- Associated Press - Tuesday, March 24, 2015

MADISON, Wis. (AP) - An overhaul of the Wisconsin law governing how much money can be raised and spent on political campaigns, and what information the public is able to find out about that activity, is long overdue, state lawmakers were told by regulators and interested parties Tuesday.

The highly complex law, which was created in the post-Watergate era of the mid-1970s, has been at the heart of an investigation into whether conservative groups illegally coordinated with Gov. Scott Walker’s recall campaign in 2012.

Reworking the law, known as Chapter 11, is a priority for Republicans who control the Legislature and who have been critical of the investigation into Walker and his conservative allies. Updating the law is also endorsed by the nonpartisan Government Accountability Board, which oversees state elections and enforces campaign finance laws.

“Chapter 11 is a confusing mess that anybody who picks it up can’t figure out what’s going on,” said Mike Wittenwyler, a Madison attorney who represents third party groups that spend money on lobbying or other political activity both in Wisconsin and across the country.

The law was created in 1974 as a way to reduce the influence of money in politics. It has been the target of legal challenges ever since, and in recent years major portions of it have been struck down as unconstitutional.

Those rulings, as well as Republican anger over the Walker-related investigation, have made the issue a priority for the GOP’s legislative leadership this session. Senate and Assembly committees that deal with campaign finance issues joined together for Tuesday’s informational hearing. A bill overhauling the law has yet to be introduced.

The Legislature is looking at everything from clarifying the coordination restrictions at the heart of the Walker-related investigation, increasing the level of campaign contributions that must be reported and determining what type of fundraising and spending should be subject to disclosure.

“We have no agenda,” said Republican Sen. Devin LeMahieu, chairman of the Senate committee studying the issue in response to a question from a Democrat about whether they intended to weaken disclosure requirements. “I have no agenda.”

The Legislature should be focused on strengthening the law, not limiting its focus and deregulating requirements related to campaign spending and fundraising, said Jay Heck, director of Common Cause of Wisconsin.

“Robust campaign finance laws are needed to deter corruption or the appearance of corruption,” Heck said.

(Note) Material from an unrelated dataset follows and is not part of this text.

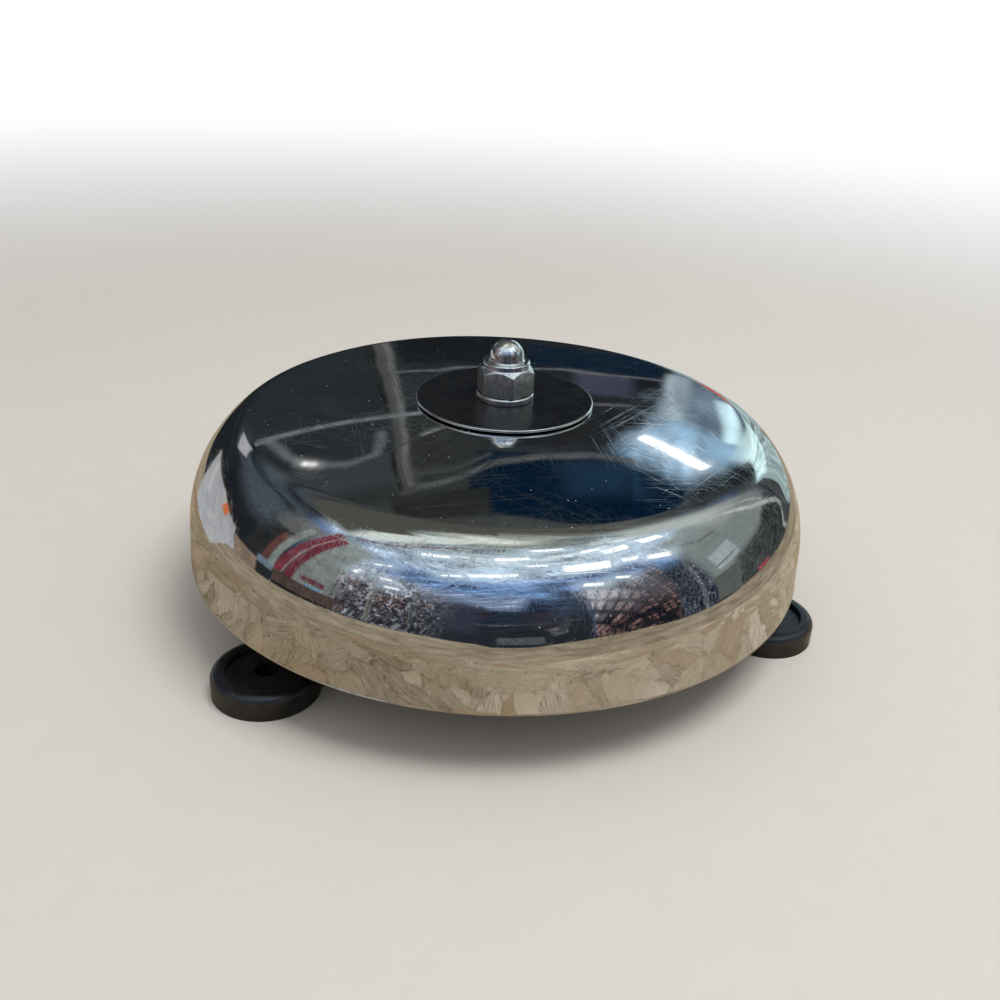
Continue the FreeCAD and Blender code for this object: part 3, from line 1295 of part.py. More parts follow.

Wisconsin’s law has grown all the more confusing, and the subject of the planned overhaul, in the wake of recent court rulings resulting in major portions of the law not being enforced. The most well-known ruling, the 2010 decision from the U.S. Supreme Court’s in the Citizens United case, allowed unlimited corporate and union donations for independent political activity.

A subsequent federal court ruling in Wisconsin effectively eliminated limits on how much individuals can contribute to political parties and other non-candidate campaign committees. Another federal court ruling in February limited what campaign finance laws can be enforced.

That ruling, in a case brought by Wisconsin Right to Life, said prosecutors and state regulators can only enforce certain campaign finance laws covering so-called express advocacy. That is when groups tell people who to vote for or against, typically in television ads.

Government Accountability Board director Kevin Kennedy, who walked through the rulings for lawmakers and the affect they had on the law, said a rework is “long overdue” and called the current state of the law “wholly inadequate to the times.”